July 2, 2008 | 12:48 pm

If you can't get our film reporter John Horn on the phone today, it's probably because he's checked into one of those swank Malibu rehab centers for a few hours of seaweed wraps and sauna massages. That's what happens to reporters when they spend a week on the phone with very, very tightly wrapped talent agents trying to nail down a bragging rights story about which Hollywood agency has the most top clients in this year's most high-profile summer films. His story, which runs in tomorrow's Calendar section, offers an intriguing glimpse into which agencies wield the most clout in today's film business.

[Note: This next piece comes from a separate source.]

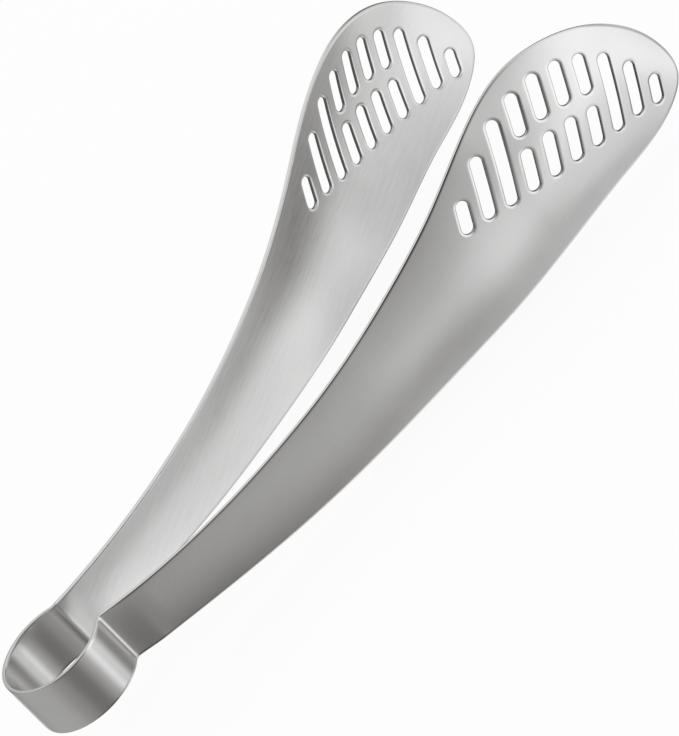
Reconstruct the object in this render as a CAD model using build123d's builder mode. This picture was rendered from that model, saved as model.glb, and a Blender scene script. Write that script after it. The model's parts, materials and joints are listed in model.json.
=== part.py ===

Angelina_jolie_in_wanted_2 Want to know how insanely competitive the agencies are these days? When Horn was reporting the piece, one rival agency exec argued that CAA couldn't claim credit for Heath Ledger's starring role in the upcoming "The Dark Knight" since the actor was, well, dead. John's story was such a hot topic among nervous agency chiefs that Deadline Hollywood Daily's Nikki Finke, who considers the agencies her exclusive preserve, felt the need to badmouth the story before John had even finished writing it. It's true that it's hardly a news flash that CAA has the most clients in the summer films, but seeing the pecking order--laid out in black and white--was pretty interesting stuff. The real eye-opener for me was how many high-profile Hollywood types are managing to survive without an agent at all, an A-list that includes "Indiana Jones" producer George Lucas, "Hancock's" Charlize Theron and "Wanted's" Angelina Jolie.